┌─ INFORMATION SUPPLIED

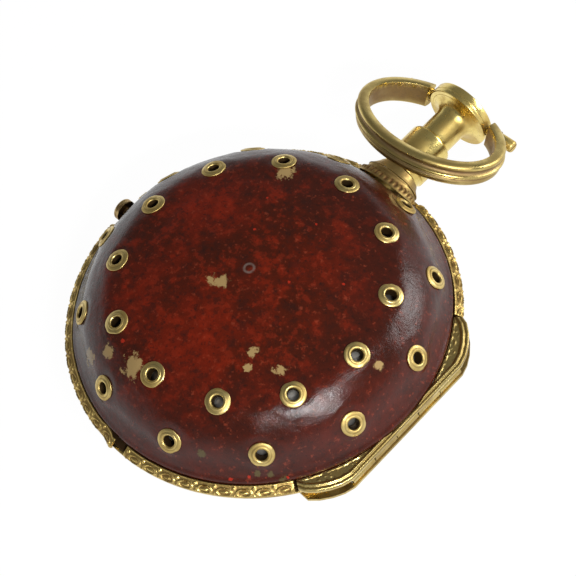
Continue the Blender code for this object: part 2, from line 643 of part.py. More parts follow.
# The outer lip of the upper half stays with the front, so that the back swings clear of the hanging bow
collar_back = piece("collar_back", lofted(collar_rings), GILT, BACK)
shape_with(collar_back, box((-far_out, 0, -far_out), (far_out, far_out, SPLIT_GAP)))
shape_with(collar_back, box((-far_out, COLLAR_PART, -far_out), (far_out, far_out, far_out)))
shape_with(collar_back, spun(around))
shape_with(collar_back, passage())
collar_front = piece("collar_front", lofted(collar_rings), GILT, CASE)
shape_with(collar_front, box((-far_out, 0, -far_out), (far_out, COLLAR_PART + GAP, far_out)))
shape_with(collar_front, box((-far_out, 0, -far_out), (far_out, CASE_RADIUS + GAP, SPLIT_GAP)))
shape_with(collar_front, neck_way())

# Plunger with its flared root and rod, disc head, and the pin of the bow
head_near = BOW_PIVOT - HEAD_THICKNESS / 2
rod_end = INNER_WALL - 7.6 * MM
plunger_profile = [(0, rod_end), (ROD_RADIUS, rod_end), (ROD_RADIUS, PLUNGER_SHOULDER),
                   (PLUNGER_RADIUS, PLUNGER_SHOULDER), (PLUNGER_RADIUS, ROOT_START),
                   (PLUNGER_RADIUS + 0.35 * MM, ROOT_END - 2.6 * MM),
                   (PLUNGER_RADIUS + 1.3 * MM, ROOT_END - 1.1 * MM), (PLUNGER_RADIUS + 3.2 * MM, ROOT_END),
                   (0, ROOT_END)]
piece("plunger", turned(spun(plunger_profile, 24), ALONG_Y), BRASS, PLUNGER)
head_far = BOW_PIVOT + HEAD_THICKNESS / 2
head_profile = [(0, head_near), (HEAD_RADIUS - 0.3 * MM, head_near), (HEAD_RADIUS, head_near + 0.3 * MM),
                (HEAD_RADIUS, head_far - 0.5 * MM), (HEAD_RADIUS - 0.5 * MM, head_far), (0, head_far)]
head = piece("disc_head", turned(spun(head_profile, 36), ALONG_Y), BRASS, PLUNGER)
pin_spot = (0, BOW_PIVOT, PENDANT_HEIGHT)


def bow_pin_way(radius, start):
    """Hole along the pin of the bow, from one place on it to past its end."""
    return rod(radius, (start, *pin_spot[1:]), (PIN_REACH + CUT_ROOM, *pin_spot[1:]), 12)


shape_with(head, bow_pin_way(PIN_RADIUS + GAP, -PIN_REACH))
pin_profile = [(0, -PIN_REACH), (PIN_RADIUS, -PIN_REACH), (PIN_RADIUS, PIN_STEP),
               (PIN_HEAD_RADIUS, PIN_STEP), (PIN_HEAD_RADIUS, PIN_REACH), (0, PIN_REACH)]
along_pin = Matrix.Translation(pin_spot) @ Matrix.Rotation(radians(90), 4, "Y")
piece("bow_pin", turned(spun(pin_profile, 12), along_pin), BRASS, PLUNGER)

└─

### TASK
Quote each line of the data above exactly as written.

### SOLUTION TO THE EXERCISE
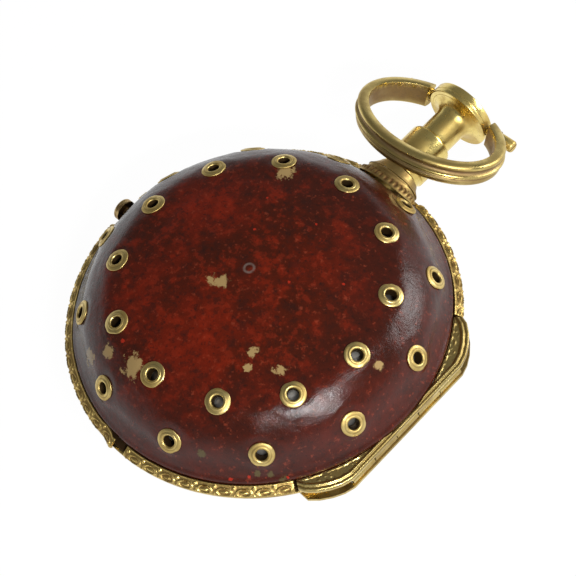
Continue the Blender code for this object: part 2, from line 643 of part.py. More parts follow.
# The outer lip of the upper half stays with the front, so that the back swings clear of the hanging bow
collar_back = piece("collar_back", lofted(collar_rings), GILT, BACK)
shape_with(collar_back, box((-far_out, 0, -far_out), (far_out, far_out, SPLIT_GAP)))
shape_with(collar_back, box((-far_out, COLLAR_PART, -far_out), (far_out, far_out, far_out)))
shape_with(collar_back, spun(around))
shape_with(collar_back, passage())
collar_front = piece("collar_front", lofted(collar_rings), GILT, CASE)
shape_with(collar_front, box((-far_out, 0, -far_out), (far_out, COLLAR_PART + GAP, far_out)))
shape_with(collar_front, box((-far_out, 0, -far_out), (far_out, CASE_RADIUS + GAP, SPLIT_GAP)))
shape_with(collar_front, neck_way())

# Plunger with its flared root and rod, disc head, and the pin of the bow
head_near = BOW_PIVOT - HEAD_THICKNESS / 2
rod_end = INNER_WALL - 7.6 * MM
plunger_profile = [(0, rod_end), (ROD_RADIUS, rod_end), (ROD_RADIUS, PLUNGER_SHOULDER),
                   (PLUNGER_RADIUS, PLUNGER_SHOULDER), (PLUNGER_RADIUS, ROOT_START),
                   (PLUNGER_RADIUS + 0.35 * MM, ROOT_END - 2.6 * MM),
                   (PLUNGER_RADIUS + 1.3 * MM, ROOT_END - 1.1 * MM), (PLUNGER_RADIUS + 3.2 * MM, ROOT_END),
                   (0, ROOT_END)]
piece("plunger", turned(spun(plunger_profile, 24), ALONG_Y), BRASS, PLUNGER)
head_far = BOW_PIVOT + HEAD_THICKNESS / 2
head_profile = [(0, head_near), (HEAD_RADIUS - 0.3 * MM, head_near), (HEAD_RADIUS, head_near + 0.3 * MM),
                (HEAD_RADIUS, head_far - 0.5 * MM), (HEAD_RADIUS - 0.5 * MM, head_far), (0, head_far)]
head = piece("disc_head", turned(spun(head_profile, 36), ALONG_Y), BRASS, PLUNGER)
pin_spot = (0, BOW_PIVOT, PENDANT_HEIGHT)


def bow_pin_way(radius, start):
    """Hole along the pin of the bow, from one place on it to past its end."""
    return rod(radius, (start, *pin_spot[1:]), (PIN_REACH + CUT_ROOM, *pin_spot[1:]), 12)


shape_with(head, bow_pin_way(PIN_RADIUS + GAP, -PIN_REACH))
pin_profile = [(0, -PIN_REACH), (PIN_RADIUS, -PIN_REACH), (PIN_RADIUS, PIN_STEP),
               (PIN_HEAD_RADIUS, PIN_STEP), (PIN_HEAD_RADIUS, PIN_REACH), (0, PIN_REACH)]
along_pin = Matrix.Translation(pin_spot) @ Matrix.Rotation(radians(90), 4, "Y")
piece("bow_pin", turned(spun(pin_profile, 12), along_pin), BRASS, PLUNGER)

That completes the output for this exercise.